* _DIRECTIONS FOR THIS TASK_
Consider the listing below. Extract exactly the lines from the line containing "Keep writing the Blender" to the line containing "return [(w, end), (-w, end)]", both included.

Collection entries

********

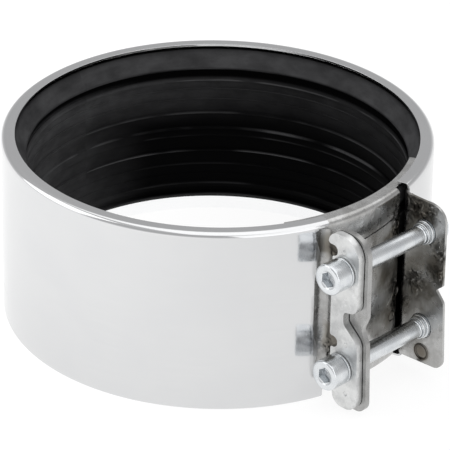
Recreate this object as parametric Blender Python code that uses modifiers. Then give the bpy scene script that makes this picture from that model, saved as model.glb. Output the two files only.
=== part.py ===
"""Two-screw stainless pipe coupling clamp with a rubber sealing sleeve, open as delivered.

Frame: origin on the pipe axis at the plane of the lower rim, +Z along the pipe axis.
The closure is on +X, both screws run parallel to Y, and their heads point to -Y.
All dimensions below are in millimetres and are scaled once, by MM.
"""

import math

import bmesh
import bpy
from mathutils import Vector

MM = 0.001

# Casing: one U-section strip bent round the pipe, open at the closure
CASING_RADIUS = 90.0
CASING_HEIGHT = 81.0
CASING_SHEET = 1.0
CASING_CORNER = 2.25
CASING_LIP_RADIUS = 84.1
CASING_START_DEG = 16.6
CASING_END_DEG = 341.5
CASING_STEPS = 88

# Sheets nested inside the casing near the closure
FIT_GAP = 0.3
FOOT_OUTER_RADIUS = CASING_RADIUS - CASING_SHEET - FIT_GAP
FOOT_SHEET = 1.2
BRIDGE_RADIUS = FOOT_OUTER_RADIUS - FOOT_SHEET - FIT_GAP
BRIDGE_SHEET = 1.0
BRIDGE_CORNER = 2.0
BRIDGE_LIP_RADIUS = 81.0
BRIDGE_BASE = CASING_SHEET + FIT_GAP
BRIDGE_START_DEG = -26.2
BRIDGE_WALL_END_DEG = 10.0
BRIDGE_TONGUE_END_DEG = 32.0
BRIDGE_TONGUE_OUTER = BRIDGE_RADIUS - BRIDGE_CORNER - 0.6
BRIDGE_TONGUE_SHEET = 1.6
CUT_OVERRUN = 4.0
BRIDGE_STEPS = 24
BRIDGE_CUT_STEPS = 12

# Rubber sleeve: outer wall, and the height and bore radius of each step of one half of its bore.
# The lead-in cones differ: the upper one reaches the rim, the lower one stops short of it.
SLEEVE_RADIUS = 85.8
SLEEVE_TOP = CASING_HEIGHT - BRIDGE_BASE - BRIDGE_SHEET - FIT_GAP
SLEEVE_BOTTOM = 6.8
SLEEVE_UPPER_MOUTH_RADIUS = 83.6
SLEEVE_LOWER_MOUTH_RADIUS = 82.8
SLEEVE_CHAMFER = 0.8
SLEEVE_STEPS = 80
SLEEVE_HALF_BORE = (
    (9.4, 79.7),
    (10.2, 81.0),
    (12.4, 81.0),
    (13.6, 79.6),
    (16.0, 79.6),
    (17.2, 80.4),
    (31.0, 80.4),
    (32.0, 79.9),
    (38.4, 80.5),
    (39.0, 79.6),
)

# Closure: distance of the screw axes from the pipe axis, and stations along Y
SCREW_X = 98.3
SCREW_HEIGHTS = {"lower": 20.7, "upper": 64.4}
CLAMP_PLATE_Y = -28.2
CLAMP_PLATE_SHEET = 3.2
RIGHT_LUG_Y = 20.5
BACKING_SHEET = 2.6

# Lugs: each is one sheet, bent up from a curved foot inside the casing; the left one is hemmed double
BEND_RADIUS = 4.0
HEM_START_X = 91.0
LUG_END_X = 116.0
LEFT_LUG_SHEET = 2.0 * FOOT_SHEET
LEFT_LUG_Y = CLAMP_PLATE_Y + CLAMP_PLATE_SHEET + FIT_GAP
BACKING_Y = RIGHT_LUG_Y + FOOT_SHEET + FIT_GAP
LEFT_FOOT_END_DEG = -34.0
RIGHT_FOOT_END_DEG = 32.0
LUG_TRIM_REACH = 70.0

# Socket cap screw M8 x 60, its washer and its press nut
SEAT_GAP = 0.2
WASHER_SHEET = 1.0
WASHER_RADIUS = 6.9
SCREW_SEAT_Y = CLAMP_PLATE_Y - SEAT_GAP - WASHER_SHEET - SEAT_GAP
SHANK_RADIUS = 4.0
SHANK_LENGTH = 60.0
SHANK_TIP_CHAMFER = 1.0
HEAD_RADIUS = 6.5
HEAD_LENGTH = 8.0
HEAD_CHAMFER = 0.7
SOCKET_ACROSS_FLATS = 6.0
SOCKET_DEPTH = 4.0
CLEARANCE_HOLE_RADIUS = 4.5
NUT_BORE_RADIUS = 4.3
NUT_NECK_RADIUS = 5.2
NUT_NOSE_RADIUS = 5.0
NUT_NOSE_PROUD = 3.2
NUT_FLANGE_RADIUS = 6.0
NUT_FLANGE_LENGTH = 3.0
NUT_CHAMFER = 0.4
NUT_HOLE_RADIUS = NUT_NECK_RADIUS + FIT_GAP
ROUND_STEPS = 32

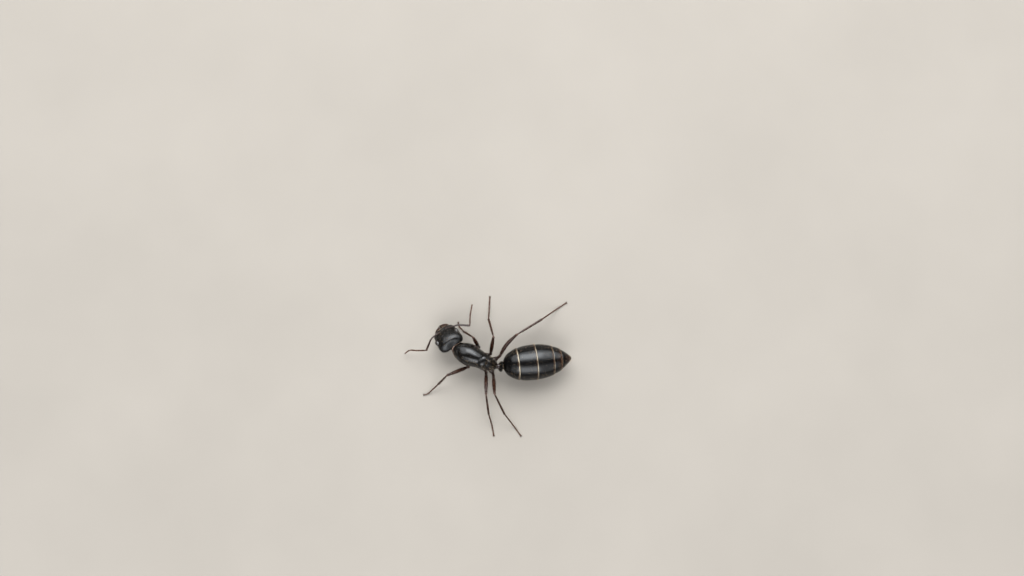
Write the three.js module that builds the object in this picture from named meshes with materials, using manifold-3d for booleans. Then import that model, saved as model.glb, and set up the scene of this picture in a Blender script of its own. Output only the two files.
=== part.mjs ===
// A carpenter ant queen that has shed her wings, life size, standing on six feet.
// Millimetres. +X is the ant's left, +Y runs from the head to the tip of the gaster,
// +Z is up, and the soles stand on z = 0.
import * as THREE from "three";
import { mergeVertices } from "three/addons/utils/BufferGeometryUtils.js";
import Module from "manifold-3d";

const wasm = await Module();
wasm.setup();

// ---- Driving dimensions ----------------------------------------------------

const GAP = 0.05; // clear space between one plate or limb segment and the next
const CENTRE = [0.0, -0.08]; // shifts the whole ant so that its bounds are centred

const HEAD = {
  at: [-3.2, -4.24, 2.1], // middle of the head capsule
  yaw: -56, // turned towards the ant's left
  pitch: 33, // face down
  front: -1.38,
  back: 1.5,
};
const EYE = {
  at: [1.2, 0.12, 0.4],
  length: 0.74,
  width: 0.54,
  depth: 0.34,
  lean: 38,
};
const MANDIBLE = {
  base: [0.64, -1.0, -0.18],
  bend: [0.52, -1.66, -0.24],
  tip: [0.13, -2.0, -0.32],
  wide: 0.33,
  thick: 0.17,
};
const THORAX = { at: [-1.08, -1.25, 2.6], yaw: -24, front: -2.75, back: 2.6 };
const PETIOLE = { at: [-0.08, 1.6, 2.0], yaw: -8, pitch: -4, length: 0.62 };
const GASTER = { at: [-0.17, 1.93, 2.23], yaw: 6.4, pitch: -3, length: 7.36 };
// Where each of the five gaster plates ends, as shares of the gaster's length.
const GASTER_RINGS = [-0.012, 0.215, 0.49, 0.742, 0.862, 1];

// Limb lengths by pair. The two legs of a pair are equally long.
const LEG_PAIRS = {
  front: { coxa: 0.43, femur: 2.95, tibia: 2.4, tarsus: 2.3, sole: 0.5 },
  middle: { coxa: 0.36, femur: 3.05, tibia: 2.95, tarsus: 2.95, sole: 1.1 },
  hind: { coxa: 0.36, femur: 3.55, tibia: 3.5, tarsus: 3.8, sole: 1.2 },
};
// How each leg is held. root and hip are the coxa's two ends in the thorax's own frame.
// femur, tibia, tarsus and sole are bearings in plan, in degrees from +X towards +Y.
// rise is how far the knee stands above the hip, drop how far the ankle is below the knee.
const LEGS = {
  front_left: {
    root: [0.5, -1.3, -0.95],
    hip: [1.24, -0.2, -1.4],
    femur: -69,
    rise: 1.54,
    tibia: -44,
    drop: 1.92,
    tarsus: -47,
    sole: -80,
  },
  front_right: {
    root: [-0.5, -1.25, -0.95],
    hip: [-1.13, -0.03, -1.45],
    femur: -152,
    rise: 2.63,
    tibia: -119,
    drop: 2.08,
    tarsus: -135,
    sole: -171,
  },
  middle_left: {
    root: [0.5, 0.8, -1.0],
    hip: [0.98, 1.76, -1.4],
    femur: 0,
    rise: 1.92,
    tibia: 7,
    drop: 1.88,
    tarsus: 15,
    sole: 10,
  },
  middle_right: {
    root: [-0.45, 0.7, -1.0],
    hip: [-0.95, 1.42, -1.4],
    femur: 170,
    rise: 2.31,
    tibia: -164,
    drop: 2.18,
    tarsus: 177,
    sole: 177,
  },
  hind_left: {
    root: [0.36, 2.0, -0.85],
    hip: [1.0, 2.65, -1.3],
    femur: 4,
    rise: 2.97,
    tibia: 25,
    drop: 2.45,
    tarsus: 36,
    sole: 36,
  },
  hind_right: {
    root: [-0.3, 1.85, -0.85],
    hip: [-1.15, 2.42, -1.35],
    femur: 142,
    rise: 1.77,
    tibia: 121,
    drop: 1.35,
    tarsus: 124,
    sole: 123,
  },
};
const LIMB = 0.27; // radius of a leg segment where it is thinnest
const FEMUR_SWELL = 0.045; // how much thicker a femur is in its middle
const SOLE_HEIGHT = 0.235; // height of a foot's middle line above the floor

// Each antenna: the socket on the head in the head's own frame, then the elbow and the
// points of the funiculus in the ant's frame.
const FEELER = 0.265;
const ANTENNAE = {
  left: {
    socket: [0.42, -0.92, 0.52],
    bow: [-3.2, -6.0, 2.5],
    elbow: [-1.84, -6.55, 2.52],
    funiculus: [
      [-1.8, -7.59, 1.75],
      [-1.85, -8.45, 1.05],
      [-1.42, -9.0, 0.52],
    ],
  },
  right: {
    socket: [-0.42, -0.92, 0.52],
    bow: [-4.62, -3.1, 2.5],
    elbow: [-4.55, -1.81, 2.52],
    funiculus: [
      [-5.7, -1.79, 1.62],
      [-6.86, -1.58, 0.6],
    ],
  },
};

// ---- Curves ----------------------------------------------------------------

const rad = THREE.MathUtils.degToRad;
const vec = (p) => new THREE.Vector3(...p);

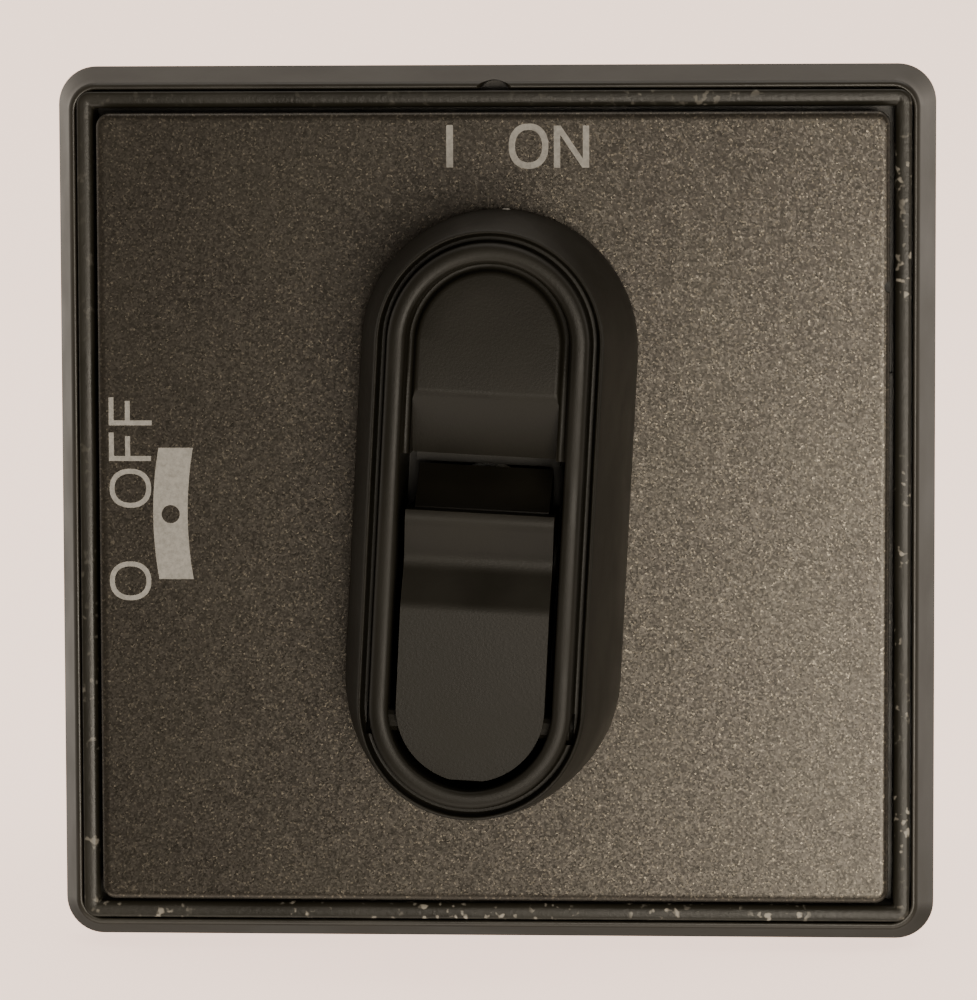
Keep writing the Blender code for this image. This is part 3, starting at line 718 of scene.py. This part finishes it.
def knob_skin():
    """The handle's outside in one skin, from the foot over the rim and into the moat round the pad."""
    foot = [(7.6, 9.05), (7.64, 9.2), (7.74, 9.29), (7.9, 9.33)]
    rings = [(stadium(w, FOOT_S), z) for z, w in foot]
    skirt_steps = 14
    for i in range(1, skirt_steps + 1):
        t = i / skirt_steps
        rings.append((stadium(9.33 - 0.93 * t - 0.90 * t * t, FOOT_S + 0.75 * t), 7.9 + 12.5 * t))
    shoulder = [(20.55, 7.44), (20.68, 7.37), (20.74, 7.28), (20.7, 7.2), (20.55, 7.16), (20.2, 7.14)]
    groove = [(19.95, 7.1), (19.8, 6.98), (19.8, 6.78), (19.95, 6.66), (20.4, 6.62)]
    crest = [(21.1, 6.59), (21.32, 6.53), (21.48, 6.42), (21.57, 6.25), (21.6, 6.0), (21.6, 5.8)]
    lip = [(21.57, 5.6), (21.48, 5.46), (21.3, 5.37), (20.9, 5.32)]
    rings += [(stadium(w, CROWN_S), z) for z, w in shoulder + groove + crest + lip]
    moat = [(0.40, 5.27), (0.52, 5.17), (0.55, 5.03), (0.52, 4.90), (0.40, 4.80)]
    pad = [(0.20, 4.75), (0.08, 4.68), (0.02, 4.56), (0.0, 4.4), (0.0, 3.0), (0.0, 1.2)]
    for drop_by, w in moat + pad:
        rings.append((stadium(w, CROWN_S), lambda x, y, d=drop_by: pad_height(x, y) - d))
    return loft(rings, crown=FINE)


def cavity_outline(w, end):
    """Square at y = end, and round at the foot."""
    lower = arc(0, -CAVITY_S, w, 180, 360, 2 * FINE)
    right = divided(lower[-1], (w, end), 12)
    return [(w, end), (-w, end)] + divided((-w, end), lower[0], 12) + lower + right


def side_prism(outline, x0, x1):
    """An outline of (y, z) points, carried across from x0 to x1."""
    return moved(prism([outline], x0, x1), Matrix(((0, 0, 1, 0), (1, 0, 0, 0), (0, 1, 0, 0), (0, 0, 0, 1))))


def knob():
    body = knob_skin()
    above = 24.0
    cavity = loft([(cavity_outline(CAVITY_W, SLOT_END), z) for z in (CAVITY_FLOOR, above)])
    ramp = [(SLOT_END - 0.1, 18.4), (7.0, 20.13), (7.8, 20.62), (8.3, 20.9), (PAD_LEVEL_TO, 21.12)]
    ramp += [(PAD_LEVEL_TO, above), (SLOT_END - 0.1, above)]
    cut(body, cavity, side_prism(ramp, -SLOT_HALF, SLOT_HALF))
    soften(body, 0.12, 2, 42)
    collar = [(0, 8.6), (7.6, 8.6), (7.6, 5.35), (7.55, 5.3), (7.05, 5.25), (7.0, 5.2), (7.0, 4.2)]
    collar += [(7.05, 4.15), (7.5, 4.1), (7.6, 4.0), (7.6, 3.4), (7.5, 3.3), (0, 3.3)]
    join(body, turned(collar, 96))
    screw_well = disc(3.9, 10.0, CAVITY_FLOOR + 1, 0.05)
    screw_bore = disc(2.2, 8.0, 11.0, 0.05, steps=32)
    shaft_socket = slab(3.3, 3.3, 0.2, 2, 9.2, 0.05)
    pin_bore = shifted(toward_x(disc(PIN_BORE, -6.8, 6.8, 0.05, steps=32)), 0, PIVOT_Y, PIVOT_Z)
    cut(body, screw_well, screw_bore, shaft_socket, pin_bore)
    sill = rectangle(3.65, SLOT_END + 0.3, CAVITY_FLOOR - 0.3, 14.2)
    join(body, side_prism(sill, -SLOT_HALF, SLOT_HALF))
    piece(body, "knob_shell", BLACK, "handle", "knob", turn=-REST)
    pip = disc(0.26, -0.35, 0.12, 0.1, steps=24)
    toward_y(pip)
    piece(shifted(pip, 0, 20.27, 8.3), "index_pip", INK, "handle", turn=-REST)


def padlock_lever():
    """The lever: a dished lip for the finger, then a long pad with a round end."""
    width, top, tail = 4.85, 21.3, 3.75
    tail_top = top - 0.54
    corner = math.degrees(math.asin((tail_top - PIVOT_Z) / tail))
    lip = [(1.5, 20.75), (LEVER_LIP, 20.95), (0.55, 21.05), (0.2, 21.02), (-0.2, 20.88), (-1.6, 20.28)]
    dish = [(-2.1, 20.12), (-2.6, 20.1), (-3.1, 20.24), (-4.5, 20.92), (-4.95, 21.14), (-5.3, 21.26)]
    pad = [(-5.7, top), (-8.0, top - 0.1), (-11.0, top - 0.25), (-14.0, top - 0.4)]
    side = lip + dish + pad + arc(PIVOT_Y, PIVOT_Z, tail, 180 - corner, 262, 24)
    side += [(-12.4, 16.35), (-6.5, 13.5), (1.5, 13.5)]
    plan = loft([(cavity_outline(width, LEVER_LIP), z) for z in (12.0, 23.0)])
    body = combine(plan, side_prism(side, -6, 6), "INTERSECT")
    nose = [(0.5, 13.5), (2.4, 13.5), (3.2, 14.4), (3.6, 15.8), (1.0, 18.9), (0.5, 18.9)]
    join(body, side_prism(nose, -4.4, 4.4))
    soften(body, 0.42, 5, 42)
    shackle_eye = shifted(toward_x(disc(2.1, -6, 6, 0.05)), 0, -2.6, 16.6)
    pin_bore = shifted(toward_x(disc(PIN_BORE, -6, 6, 0.05, steps=32)), 0, PIVOT_Y, PIVOT_Z)
    cut(body, shackle_eye, pin_bore)
    piece(body, "padlock_lever_shell", BLACK, "lever", "padlock_lever", turn=-REST)


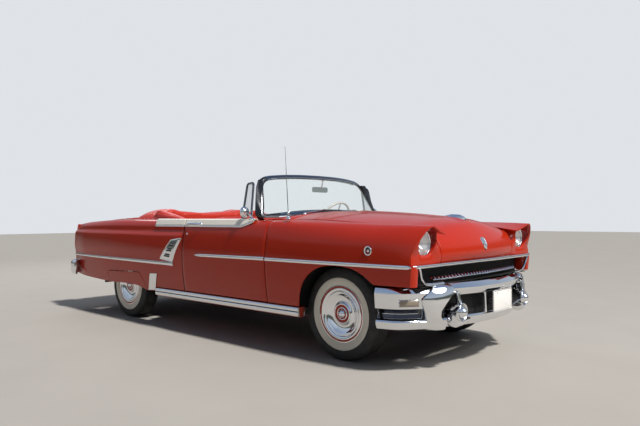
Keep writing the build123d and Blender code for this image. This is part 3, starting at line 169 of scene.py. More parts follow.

********

* _SOLUTION TO THIS EXERCISE_
Keep writing the Blender code for this image. This is part 3, starting at line 718 of scene.py. This part finishes it.
def knob_skin():
    """The handle's outside in one skin, from the foot over the rim and into the moat round the pad."""
    foot = [(7.6, 9.05), (7.64, 9.2), (7.74, 9.29), (7.9, 9.33)]
    rings = [(stadium(w, FOOT_S), z) for z, w in foot]
    skirt_steps = 14
    for i in range(1, skirt_steps + 1):
        t = i / skirt_steps
        rings.append((stadium(9.33 - 0.93 * t - 0.90 * t * t, FOOT_S + 0.75 * t), 7.9 + 12.5 * t))
    shoulder = [(20.55, 7.44), (20.68, 7.37), (20.74, 7.28), (20.7, 7.2), (20.55, 7.16), (20.2, 7.14)]
    groove = [(19.95, 7.1), (19.8, 6.98), (19.8, 6.78), (19.95, 6.66), (20.4, 6.62)]
    crest = [(21.1, 6.59), (21.32, 6.53), (21.48, 6.42), (21.57, 6.25), (21.6, 6.0), (21.6, 5.8)]
    lip = [(21.57, 5.6), (21.48, 5.46), (21.3, 5.37), (20.9, 5.32)]
    rings += [(stadium(w, CROWN_S), z) for z, w in shoulder + groove + crest + lip]
    moat = [(0.40, 5.27), (0.52, 5.17), (0.55, 5.03), (0.52, 4.90), (0.40, 4.80)]
    pad = [(0.20, 4.75), (0.08, 4.68), (0.02, 4.56), (0.0, 4.4), (0.0, 3.0), (0.0, 1.2)]
    for drop_by, w in moat + pad:
        rings.append((stadium(w, CROWN_S), lambda x, y, d=drop_by: pad_height(x, y) - d))
    return loft(rings, crown=FINE)


def cavity_outline(w, end):
    """Square at y = end, and round at the foot."""
    lower = arc(0, -CAVITY_S, w, 180, 360, 2 * FINE)
    right = divided(lower[-1], (w, end), 12)
    return [(w, end), (-w, end)] + divided((-w, end), lower[0], 12) + lower + right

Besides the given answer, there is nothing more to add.